# start of Entries provided

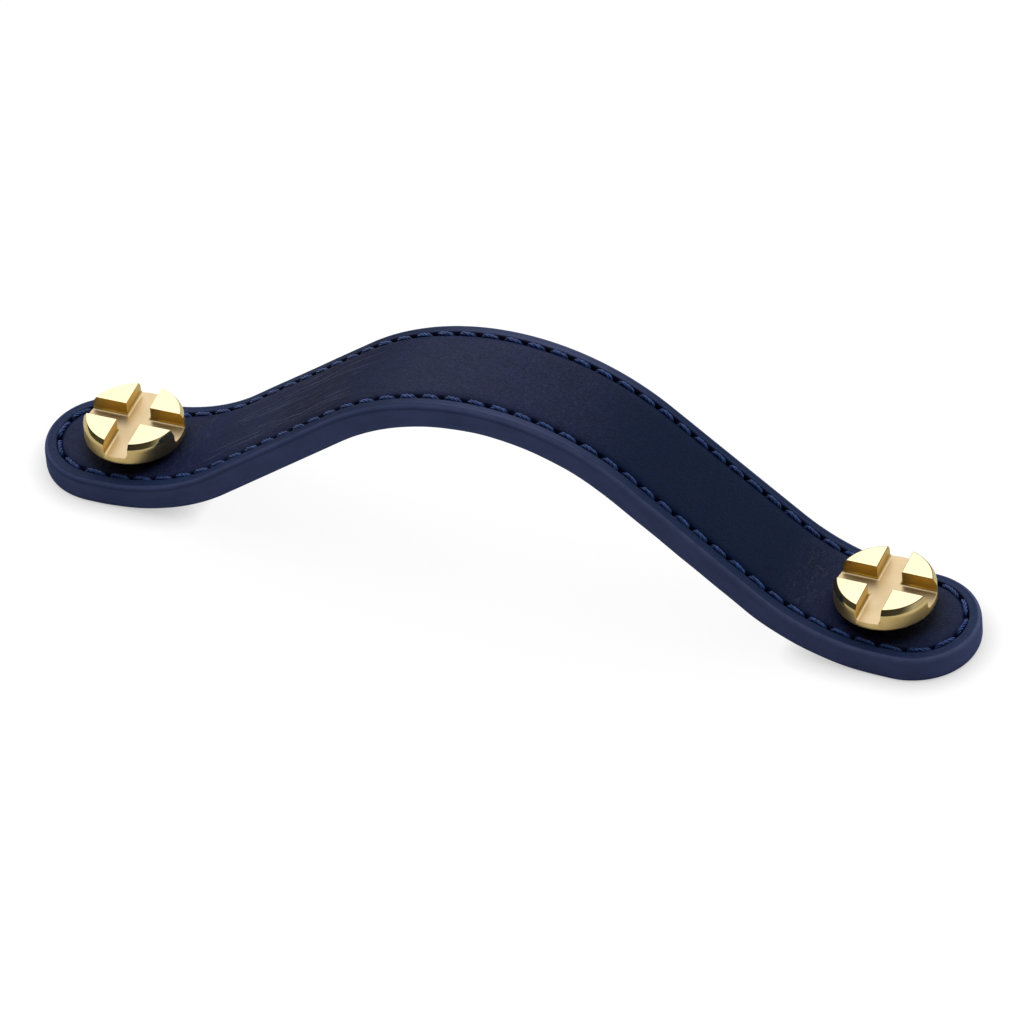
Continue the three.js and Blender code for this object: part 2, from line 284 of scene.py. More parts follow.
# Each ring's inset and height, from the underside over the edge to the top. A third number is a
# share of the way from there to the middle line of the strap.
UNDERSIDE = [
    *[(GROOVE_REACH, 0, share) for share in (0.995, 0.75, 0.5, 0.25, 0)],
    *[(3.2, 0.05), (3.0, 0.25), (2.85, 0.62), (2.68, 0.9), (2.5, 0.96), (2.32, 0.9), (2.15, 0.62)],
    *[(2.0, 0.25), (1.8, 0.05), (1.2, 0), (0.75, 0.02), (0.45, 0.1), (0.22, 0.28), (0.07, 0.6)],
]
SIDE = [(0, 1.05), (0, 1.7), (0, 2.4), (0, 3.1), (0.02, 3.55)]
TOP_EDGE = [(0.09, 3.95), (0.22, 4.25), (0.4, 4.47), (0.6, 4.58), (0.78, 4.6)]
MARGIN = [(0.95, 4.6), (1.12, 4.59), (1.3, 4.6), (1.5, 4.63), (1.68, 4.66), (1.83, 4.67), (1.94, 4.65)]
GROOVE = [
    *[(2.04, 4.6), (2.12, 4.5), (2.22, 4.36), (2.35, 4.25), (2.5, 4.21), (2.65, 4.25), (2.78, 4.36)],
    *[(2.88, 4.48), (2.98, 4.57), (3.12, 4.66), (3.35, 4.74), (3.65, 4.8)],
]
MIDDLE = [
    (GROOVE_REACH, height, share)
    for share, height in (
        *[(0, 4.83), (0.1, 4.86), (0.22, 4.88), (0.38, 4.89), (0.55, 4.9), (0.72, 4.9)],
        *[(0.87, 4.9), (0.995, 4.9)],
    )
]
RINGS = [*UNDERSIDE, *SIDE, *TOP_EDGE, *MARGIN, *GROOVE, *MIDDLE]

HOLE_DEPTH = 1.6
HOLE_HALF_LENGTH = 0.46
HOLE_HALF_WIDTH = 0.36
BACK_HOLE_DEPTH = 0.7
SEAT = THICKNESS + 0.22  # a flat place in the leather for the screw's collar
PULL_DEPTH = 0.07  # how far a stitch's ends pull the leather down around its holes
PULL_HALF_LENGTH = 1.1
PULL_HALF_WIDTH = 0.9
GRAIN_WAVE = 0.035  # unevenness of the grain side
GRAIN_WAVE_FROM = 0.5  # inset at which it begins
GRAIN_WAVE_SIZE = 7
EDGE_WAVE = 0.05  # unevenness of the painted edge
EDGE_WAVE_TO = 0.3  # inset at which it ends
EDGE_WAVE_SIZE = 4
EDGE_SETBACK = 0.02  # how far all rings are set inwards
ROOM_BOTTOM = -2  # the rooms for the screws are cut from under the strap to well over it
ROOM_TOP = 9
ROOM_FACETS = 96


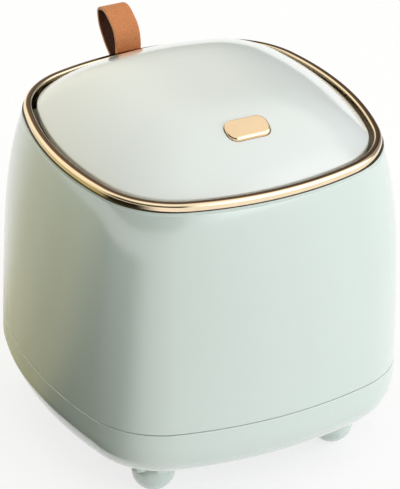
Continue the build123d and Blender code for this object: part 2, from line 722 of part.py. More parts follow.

# end of Entries provided
# start of Entries provided

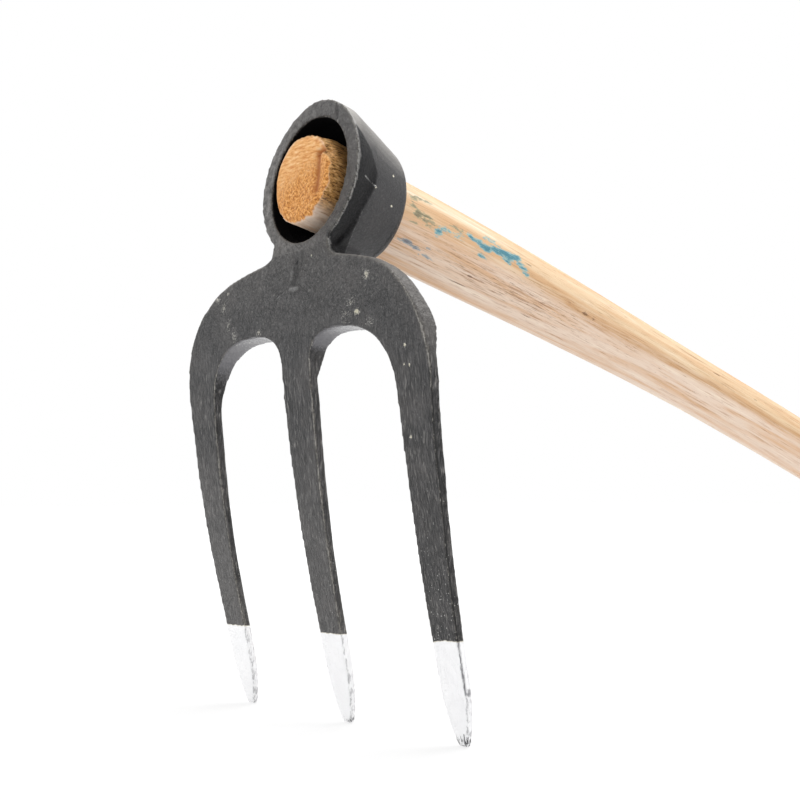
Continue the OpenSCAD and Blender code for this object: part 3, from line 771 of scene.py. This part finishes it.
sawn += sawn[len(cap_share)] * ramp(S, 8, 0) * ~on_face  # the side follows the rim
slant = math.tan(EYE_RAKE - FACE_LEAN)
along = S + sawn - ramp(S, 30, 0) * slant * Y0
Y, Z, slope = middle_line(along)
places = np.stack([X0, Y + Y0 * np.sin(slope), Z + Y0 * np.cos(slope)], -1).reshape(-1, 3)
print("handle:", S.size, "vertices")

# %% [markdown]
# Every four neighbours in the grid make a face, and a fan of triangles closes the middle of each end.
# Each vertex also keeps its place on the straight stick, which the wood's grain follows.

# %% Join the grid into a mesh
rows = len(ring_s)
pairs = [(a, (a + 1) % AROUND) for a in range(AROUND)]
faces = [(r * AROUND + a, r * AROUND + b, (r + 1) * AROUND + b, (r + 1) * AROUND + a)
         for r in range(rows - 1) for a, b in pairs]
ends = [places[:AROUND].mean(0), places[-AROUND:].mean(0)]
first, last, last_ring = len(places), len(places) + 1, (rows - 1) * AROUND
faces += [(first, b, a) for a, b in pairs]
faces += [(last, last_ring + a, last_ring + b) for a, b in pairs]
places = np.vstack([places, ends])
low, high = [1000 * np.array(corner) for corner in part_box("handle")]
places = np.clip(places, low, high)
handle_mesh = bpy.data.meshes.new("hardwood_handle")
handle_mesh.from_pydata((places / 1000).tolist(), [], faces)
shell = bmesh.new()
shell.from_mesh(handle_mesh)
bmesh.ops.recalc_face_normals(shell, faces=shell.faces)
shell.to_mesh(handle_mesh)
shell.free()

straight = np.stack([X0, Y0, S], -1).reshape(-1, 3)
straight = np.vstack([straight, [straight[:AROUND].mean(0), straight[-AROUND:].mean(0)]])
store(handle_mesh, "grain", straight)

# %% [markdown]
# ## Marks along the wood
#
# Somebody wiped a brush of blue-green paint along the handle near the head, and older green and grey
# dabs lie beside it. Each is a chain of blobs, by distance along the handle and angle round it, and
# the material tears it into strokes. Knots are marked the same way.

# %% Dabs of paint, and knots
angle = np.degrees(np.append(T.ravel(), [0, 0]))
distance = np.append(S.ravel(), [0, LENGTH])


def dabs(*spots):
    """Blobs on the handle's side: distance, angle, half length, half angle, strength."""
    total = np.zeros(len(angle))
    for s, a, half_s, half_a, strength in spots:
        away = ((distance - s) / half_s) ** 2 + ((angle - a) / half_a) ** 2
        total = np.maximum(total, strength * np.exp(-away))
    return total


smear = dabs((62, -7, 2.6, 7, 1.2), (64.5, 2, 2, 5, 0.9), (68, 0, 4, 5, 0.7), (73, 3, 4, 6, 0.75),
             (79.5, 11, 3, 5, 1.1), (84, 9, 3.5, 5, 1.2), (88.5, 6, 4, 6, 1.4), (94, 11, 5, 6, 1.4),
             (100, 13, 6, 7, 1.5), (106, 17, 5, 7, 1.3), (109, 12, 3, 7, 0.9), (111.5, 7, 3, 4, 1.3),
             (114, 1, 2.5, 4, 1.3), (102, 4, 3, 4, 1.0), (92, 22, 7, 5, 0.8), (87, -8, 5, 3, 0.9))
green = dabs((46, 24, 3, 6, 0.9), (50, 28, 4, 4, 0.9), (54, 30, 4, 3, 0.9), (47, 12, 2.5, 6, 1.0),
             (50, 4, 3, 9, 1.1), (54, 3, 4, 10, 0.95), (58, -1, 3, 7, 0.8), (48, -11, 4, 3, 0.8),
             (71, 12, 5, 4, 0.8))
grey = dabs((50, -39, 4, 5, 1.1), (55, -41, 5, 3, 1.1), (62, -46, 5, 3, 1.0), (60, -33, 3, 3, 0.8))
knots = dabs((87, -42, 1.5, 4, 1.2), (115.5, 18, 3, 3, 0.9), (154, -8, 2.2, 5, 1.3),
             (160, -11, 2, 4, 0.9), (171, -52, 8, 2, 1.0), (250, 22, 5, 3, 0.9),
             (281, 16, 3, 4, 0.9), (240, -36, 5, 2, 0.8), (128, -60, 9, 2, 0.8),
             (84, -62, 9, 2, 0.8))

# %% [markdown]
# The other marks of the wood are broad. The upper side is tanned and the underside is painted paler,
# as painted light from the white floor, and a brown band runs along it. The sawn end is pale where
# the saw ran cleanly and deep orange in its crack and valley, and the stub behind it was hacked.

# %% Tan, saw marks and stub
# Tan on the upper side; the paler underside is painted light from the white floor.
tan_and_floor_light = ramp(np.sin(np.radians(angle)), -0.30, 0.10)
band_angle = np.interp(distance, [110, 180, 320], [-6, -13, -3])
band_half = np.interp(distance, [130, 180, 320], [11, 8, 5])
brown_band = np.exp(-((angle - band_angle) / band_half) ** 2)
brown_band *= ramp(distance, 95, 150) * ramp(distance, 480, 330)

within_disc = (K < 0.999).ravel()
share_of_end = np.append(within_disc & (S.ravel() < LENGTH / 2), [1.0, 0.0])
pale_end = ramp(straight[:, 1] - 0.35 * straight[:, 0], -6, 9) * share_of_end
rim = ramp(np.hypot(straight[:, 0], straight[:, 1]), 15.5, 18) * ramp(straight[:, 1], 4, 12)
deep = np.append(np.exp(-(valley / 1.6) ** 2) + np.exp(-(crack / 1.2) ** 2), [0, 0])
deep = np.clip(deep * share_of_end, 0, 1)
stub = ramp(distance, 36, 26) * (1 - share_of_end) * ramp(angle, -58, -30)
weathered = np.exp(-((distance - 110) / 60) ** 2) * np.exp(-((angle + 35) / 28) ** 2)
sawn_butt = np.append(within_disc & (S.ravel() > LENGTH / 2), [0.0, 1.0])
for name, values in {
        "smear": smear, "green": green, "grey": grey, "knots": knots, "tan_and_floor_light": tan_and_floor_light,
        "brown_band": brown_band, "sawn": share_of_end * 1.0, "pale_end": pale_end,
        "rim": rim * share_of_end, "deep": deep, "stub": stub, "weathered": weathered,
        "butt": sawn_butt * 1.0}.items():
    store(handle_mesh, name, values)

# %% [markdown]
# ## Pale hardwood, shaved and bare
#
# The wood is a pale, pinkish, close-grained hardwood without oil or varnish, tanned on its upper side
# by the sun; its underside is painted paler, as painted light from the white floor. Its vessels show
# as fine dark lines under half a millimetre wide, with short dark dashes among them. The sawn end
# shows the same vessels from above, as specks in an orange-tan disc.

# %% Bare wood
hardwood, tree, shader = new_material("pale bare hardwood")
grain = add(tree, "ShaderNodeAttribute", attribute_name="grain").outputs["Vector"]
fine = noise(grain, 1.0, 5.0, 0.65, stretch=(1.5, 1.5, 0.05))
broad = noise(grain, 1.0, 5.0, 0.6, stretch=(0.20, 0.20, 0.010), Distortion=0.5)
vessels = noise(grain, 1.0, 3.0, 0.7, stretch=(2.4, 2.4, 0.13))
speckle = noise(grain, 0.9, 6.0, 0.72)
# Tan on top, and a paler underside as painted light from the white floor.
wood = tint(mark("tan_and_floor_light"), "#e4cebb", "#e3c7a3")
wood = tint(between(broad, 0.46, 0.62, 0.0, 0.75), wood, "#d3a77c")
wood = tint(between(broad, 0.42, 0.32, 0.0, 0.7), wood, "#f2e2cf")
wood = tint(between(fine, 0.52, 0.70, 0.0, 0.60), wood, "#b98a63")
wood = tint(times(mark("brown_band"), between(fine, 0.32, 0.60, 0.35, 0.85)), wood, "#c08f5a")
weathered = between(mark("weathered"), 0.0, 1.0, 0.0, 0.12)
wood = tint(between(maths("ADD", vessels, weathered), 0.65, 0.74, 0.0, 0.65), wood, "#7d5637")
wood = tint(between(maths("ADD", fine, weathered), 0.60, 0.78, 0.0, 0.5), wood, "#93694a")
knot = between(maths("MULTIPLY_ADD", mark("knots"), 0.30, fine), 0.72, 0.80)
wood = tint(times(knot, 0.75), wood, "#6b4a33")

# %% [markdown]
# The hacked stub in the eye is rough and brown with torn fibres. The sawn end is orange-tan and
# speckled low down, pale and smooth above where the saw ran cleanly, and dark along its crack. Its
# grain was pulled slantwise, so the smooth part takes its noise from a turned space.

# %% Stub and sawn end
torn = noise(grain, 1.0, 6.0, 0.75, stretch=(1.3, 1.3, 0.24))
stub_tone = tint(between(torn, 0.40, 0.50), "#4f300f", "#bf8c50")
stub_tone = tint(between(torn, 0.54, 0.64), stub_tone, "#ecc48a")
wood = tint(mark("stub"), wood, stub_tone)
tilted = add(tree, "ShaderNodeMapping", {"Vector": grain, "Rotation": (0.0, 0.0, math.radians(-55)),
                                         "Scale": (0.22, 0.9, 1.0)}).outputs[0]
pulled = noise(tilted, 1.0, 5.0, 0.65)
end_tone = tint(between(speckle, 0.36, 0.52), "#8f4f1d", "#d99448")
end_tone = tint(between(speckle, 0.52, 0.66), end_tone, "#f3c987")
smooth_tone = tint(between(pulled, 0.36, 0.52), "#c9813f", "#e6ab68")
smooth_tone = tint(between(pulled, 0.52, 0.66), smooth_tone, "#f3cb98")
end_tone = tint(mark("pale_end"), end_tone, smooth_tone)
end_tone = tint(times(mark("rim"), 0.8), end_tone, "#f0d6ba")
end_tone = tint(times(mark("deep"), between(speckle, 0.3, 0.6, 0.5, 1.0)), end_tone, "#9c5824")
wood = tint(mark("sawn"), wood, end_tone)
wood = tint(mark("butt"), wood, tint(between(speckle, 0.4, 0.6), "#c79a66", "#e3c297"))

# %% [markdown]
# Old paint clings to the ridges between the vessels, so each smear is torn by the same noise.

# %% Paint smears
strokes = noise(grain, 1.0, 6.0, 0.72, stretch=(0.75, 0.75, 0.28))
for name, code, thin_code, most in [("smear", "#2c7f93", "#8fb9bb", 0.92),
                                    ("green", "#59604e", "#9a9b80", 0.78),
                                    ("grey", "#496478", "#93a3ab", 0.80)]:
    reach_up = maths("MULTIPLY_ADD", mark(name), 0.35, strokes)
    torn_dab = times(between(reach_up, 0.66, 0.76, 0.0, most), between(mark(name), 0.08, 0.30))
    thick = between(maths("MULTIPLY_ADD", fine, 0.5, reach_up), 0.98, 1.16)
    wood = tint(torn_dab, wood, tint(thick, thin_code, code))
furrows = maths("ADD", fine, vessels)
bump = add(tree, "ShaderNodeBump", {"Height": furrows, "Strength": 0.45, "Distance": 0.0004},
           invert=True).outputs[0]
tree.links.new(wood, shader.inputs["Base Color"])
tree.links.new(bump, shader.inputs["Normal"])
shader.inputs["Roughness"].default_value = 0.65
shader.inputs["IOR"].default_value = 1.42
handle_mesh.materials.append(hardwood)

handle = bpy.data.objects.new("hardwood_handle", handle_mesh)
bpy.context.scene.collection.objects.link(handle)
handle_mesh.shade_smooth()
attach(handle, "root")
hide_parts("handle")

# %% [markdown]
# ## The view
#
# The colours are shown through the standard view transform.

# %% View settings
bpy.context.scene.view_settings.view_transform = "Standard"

# end of Entries provided
# start of Entries provided

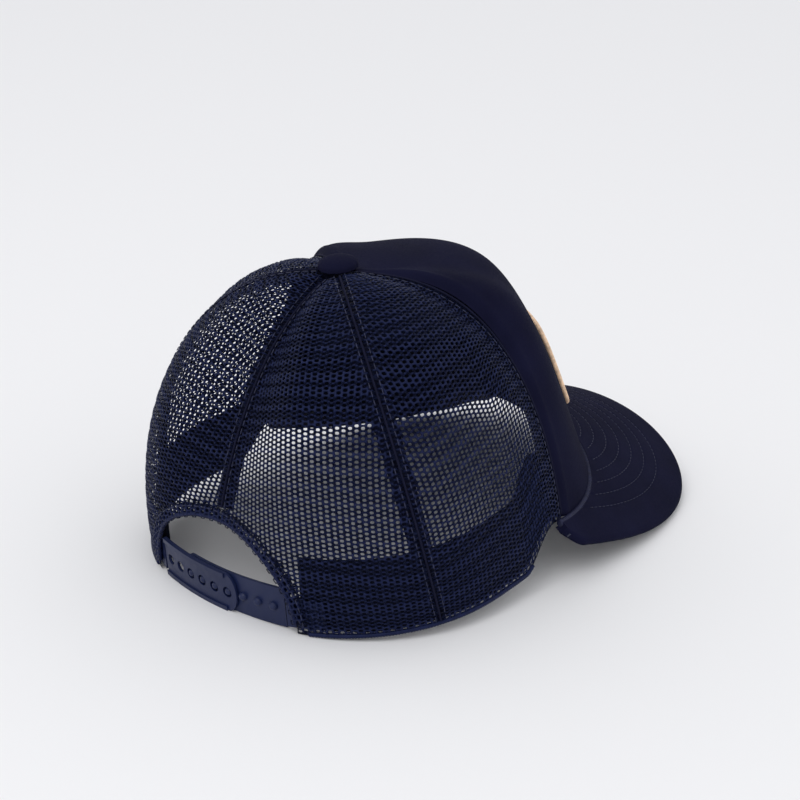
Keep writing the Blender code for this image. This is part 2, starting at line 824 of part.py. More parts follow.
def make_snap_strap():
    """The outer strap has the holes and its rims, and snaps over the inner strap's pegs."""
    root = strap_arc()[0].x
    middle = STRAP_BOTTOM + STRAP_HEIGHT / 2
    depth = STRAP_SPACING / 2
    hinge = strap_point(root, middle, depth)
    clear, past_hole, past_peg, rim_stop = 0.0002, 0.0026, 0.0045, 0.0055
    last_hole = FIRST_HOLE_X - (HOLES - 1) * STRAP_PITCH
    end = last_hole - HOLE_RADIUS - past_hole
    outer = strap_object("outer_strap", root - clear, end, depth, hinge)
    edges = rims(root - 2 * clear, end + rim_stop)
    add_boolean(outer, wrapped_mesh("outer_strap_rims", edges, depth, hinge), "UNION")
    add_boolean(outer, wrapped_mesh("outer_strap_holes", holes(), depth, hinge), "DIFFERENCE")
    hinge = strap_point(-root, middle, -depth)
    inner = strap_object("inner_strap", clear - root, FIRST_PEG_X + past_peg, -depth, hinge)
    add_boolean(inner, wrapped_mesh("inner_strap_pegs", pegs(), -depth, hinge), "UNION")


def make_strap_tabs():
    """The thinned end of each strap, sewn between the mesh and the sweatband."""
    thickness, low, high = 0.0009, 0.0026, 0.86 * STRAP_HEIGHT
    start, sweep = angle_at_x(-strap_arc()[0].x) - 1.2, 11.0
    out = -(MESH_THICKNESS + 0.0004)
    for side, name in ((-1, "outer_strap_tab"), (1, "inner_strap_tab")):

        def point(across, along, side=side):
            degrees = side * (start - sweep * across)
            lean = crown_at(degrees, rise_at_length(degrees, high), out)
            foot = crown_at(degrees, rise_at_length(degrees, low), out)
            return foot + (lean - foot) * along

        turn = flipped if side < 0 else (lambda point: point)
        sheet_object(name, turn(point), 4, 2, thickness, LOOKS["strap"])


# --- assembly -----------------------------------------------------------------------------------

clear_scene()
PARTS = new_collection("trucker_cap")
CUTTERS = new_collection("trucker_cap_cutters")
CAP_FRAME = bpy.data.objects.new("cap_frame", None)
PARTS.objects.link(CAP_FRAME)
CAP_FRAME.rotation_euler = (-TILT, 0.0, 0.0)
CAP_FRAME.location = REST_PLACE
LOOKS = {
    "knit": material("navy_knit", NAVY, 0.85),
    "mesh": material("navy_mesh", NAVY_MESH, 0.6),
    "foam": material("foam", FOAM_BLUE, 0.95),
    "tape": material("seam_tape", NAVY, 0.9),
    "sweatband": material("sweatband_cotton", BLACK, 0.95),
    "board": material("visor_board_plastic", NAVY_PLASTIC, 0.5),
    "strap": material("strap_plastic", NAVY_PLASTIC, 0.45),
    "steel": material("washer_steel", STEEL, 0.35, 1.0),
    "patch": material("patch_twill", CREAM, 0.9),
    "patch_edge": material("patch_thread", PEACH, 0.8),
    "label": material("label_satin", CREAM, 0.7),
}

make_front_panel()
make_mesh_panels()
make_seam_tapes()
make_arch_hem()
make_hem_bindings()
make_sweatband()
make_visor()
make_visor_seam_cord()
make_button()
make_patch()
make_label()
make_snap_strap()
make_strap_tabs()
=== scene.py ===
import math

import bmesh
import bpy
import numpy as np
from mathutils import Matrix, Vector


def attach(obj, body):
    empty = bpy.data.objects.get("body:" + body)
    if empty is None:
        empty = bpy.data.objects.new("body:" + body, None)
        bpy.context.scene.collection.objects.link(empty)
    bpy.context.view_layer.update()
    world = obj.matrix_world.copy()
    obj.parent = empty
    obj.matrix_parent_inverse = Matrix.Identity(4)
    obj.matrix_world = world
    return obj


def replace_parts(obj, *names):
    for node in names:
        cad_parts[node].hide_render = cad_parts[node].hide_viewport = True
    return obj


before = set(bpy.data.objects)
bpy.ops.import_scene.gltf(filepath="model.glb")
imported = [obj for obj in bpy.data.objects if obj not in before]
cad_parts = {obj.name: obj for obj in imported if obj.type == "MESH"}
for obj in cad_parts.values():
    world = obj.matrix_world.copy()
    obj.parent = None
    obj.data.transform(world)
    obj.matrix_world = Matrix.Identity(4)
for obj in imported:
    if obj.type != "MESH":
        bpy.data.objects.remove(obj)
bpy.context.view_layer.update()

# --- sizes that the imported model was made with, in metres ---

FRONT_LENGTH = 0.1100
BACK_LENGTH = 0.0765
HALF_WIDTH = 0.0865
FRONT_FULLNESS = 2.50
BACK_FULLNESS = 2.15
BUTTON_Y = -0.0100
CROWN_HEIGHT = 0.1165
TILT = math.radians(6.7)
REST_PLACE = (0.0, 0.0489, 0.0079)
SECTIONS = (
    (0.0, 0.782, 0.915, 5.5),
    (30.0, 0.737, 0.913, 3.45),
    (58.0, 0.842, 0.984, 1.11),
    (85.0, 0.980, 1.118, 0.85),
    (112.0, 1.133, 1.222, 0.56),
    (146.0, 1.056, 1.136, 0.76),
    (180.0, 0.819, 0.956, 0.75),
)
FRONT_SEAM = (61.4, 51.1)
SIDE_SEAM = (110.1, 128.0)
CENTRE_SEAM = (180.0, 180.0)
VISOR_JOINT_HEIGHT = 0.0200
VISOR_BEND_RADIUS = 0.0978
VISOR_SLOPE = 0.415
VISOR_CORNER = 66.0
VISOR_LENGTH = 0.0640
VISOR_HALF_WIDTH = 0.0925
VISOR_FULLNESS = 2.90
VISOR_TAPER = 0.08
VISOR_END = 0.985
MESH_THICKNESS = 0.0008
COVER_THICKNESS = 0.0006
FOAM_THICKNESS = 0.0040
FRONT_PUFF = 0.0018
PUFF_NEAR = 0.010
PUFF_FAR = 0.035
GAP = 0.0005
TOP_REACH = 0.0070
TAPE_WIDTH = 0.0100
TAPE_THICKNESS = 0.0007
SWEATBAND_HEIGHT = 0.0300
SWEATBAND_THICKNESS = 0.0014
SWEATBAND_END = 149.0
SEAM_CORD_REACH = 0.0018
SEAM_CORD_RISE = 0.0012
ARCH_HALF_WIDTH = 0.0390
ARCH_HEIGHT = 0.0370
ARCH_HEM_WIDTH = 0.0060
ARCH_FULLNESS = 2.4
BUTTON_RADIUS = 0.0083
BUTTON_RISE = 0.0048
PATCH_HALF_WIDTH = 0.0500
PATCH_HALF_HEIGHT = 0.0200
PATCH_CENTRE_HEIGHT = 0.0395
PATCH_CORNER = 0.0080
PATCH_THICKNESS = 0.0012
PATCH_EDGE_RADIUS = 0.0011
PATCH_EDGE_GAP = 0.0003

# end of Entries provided

> _Requirements_
Your task is to output exactly the lines from the one with "make_front_panel()" through the one with "for node in", counting both ends.

> _Answer for the task_
make_front_panel()
make_mesh_panels()
make_seam_tapes()
make_arch_hem()
make_hem_bindings()
make_sweatband()
make_visor()
make_visor_seam_cord()
make_button()
make_patch()
make_label()
make_snap_strap()
make_strap_tabs()
=== scene.py ===
import math

import bmesh
import bpy
import numpy as np
from mathutils import Matrix, Vector


def attach(obj, body):
    empty = bpy.data.objects.get("body:" + body)
    if empty is None:
        empty = bpy.data.objects.new("body:" + body, None)
        bpy.context.scene.collection.objects.link(empty)
    bpy.context.view_layer.update()
    world = obj.matrix_world.copy()
    obj.parent = empty
    obj.matrix_parent_inverse = Matrix.Identity(4)
    obj.matrix_world = world
    return obj


def replace_parts(obj, *names):
    for node in names:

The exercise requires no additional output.